13:00 22 November 03

OldScientist.com news service


Well, spheres actually.

Parts of the Earth are regularly referred to in terms of the northern or southern hemisphere, we hear of the atmosphere and the stratosphere and ionosphere; all basically static spherical areas centred on the Earth.

I propose a new "-sphere" be referred to. The Babelosphere - this being the area of space which mankind has polluted by radio broadcasts.

As radio waves travel at 300,000 kilometres per second we are talking about an area which increases in radius by about 9.5 million million kilometres a year - lets say 10 billion.
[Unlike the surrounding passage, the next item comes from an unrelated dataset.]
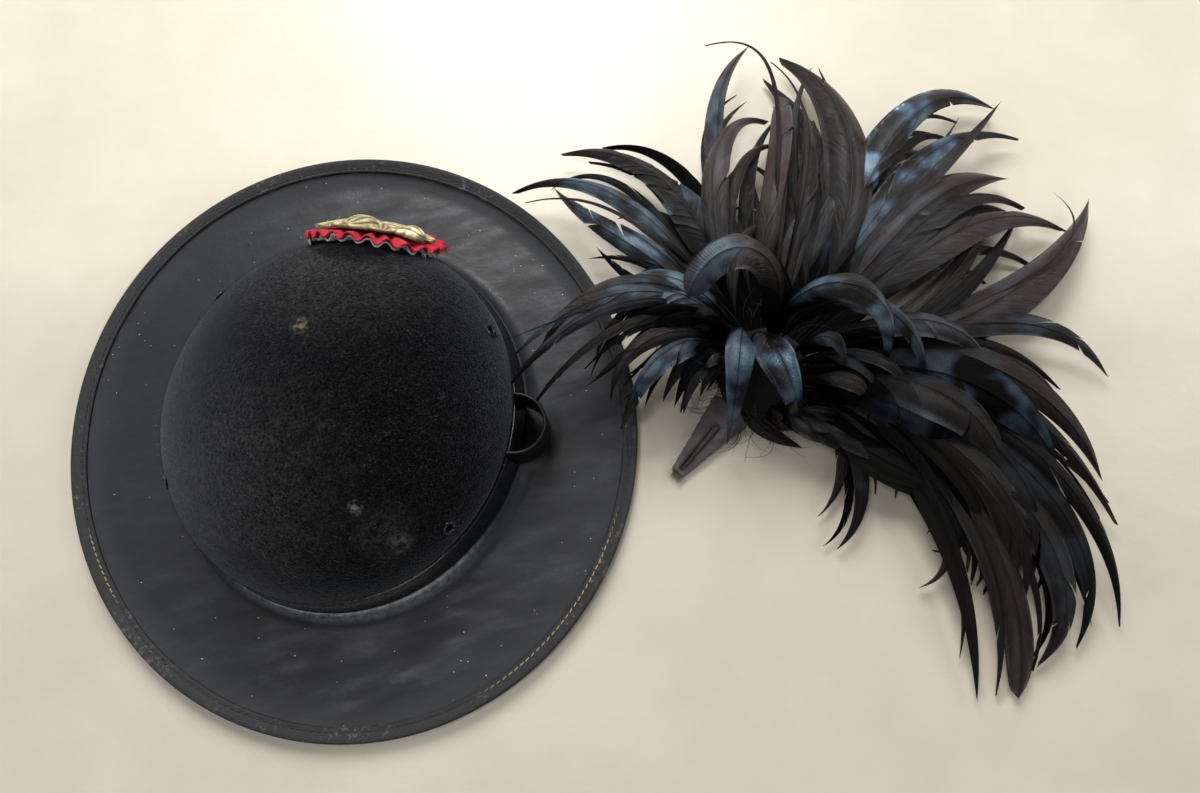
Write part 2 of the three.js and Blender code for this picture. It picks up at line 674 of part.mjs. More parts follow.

Given that Marconi first started making broadcasts somewhat over 100 years ago we are talking about an area of (10 x 100) x 4π2 - 39478.4 billion square kilometres. This edge of this sphere is the point at which extra-terrestrials begin to come into 'contact' with humanity.

Imagine if you will the effect of entering this sphere, at first there are a few weak signals, followed by more signals of greater strength, and eventually one arrives at the babble of junk we are spewing forth constantly.

I imagine it might be something similar to coming at night unto a big city and seeing a few lights at first, then more and more until one is in the middle of a garish blaze of multi-coloured neon and halogen, burning the ones eyes out and obliterating the night sky. (Thinking of this brings a sudden thought. Would an extra-terrestrial's radio telescope encounter our Babelosphere as a blur, obscuring the areas of the universe 'behind' us?)

If the universe is collapsing what will happen when our Babelosphere meets the boundary?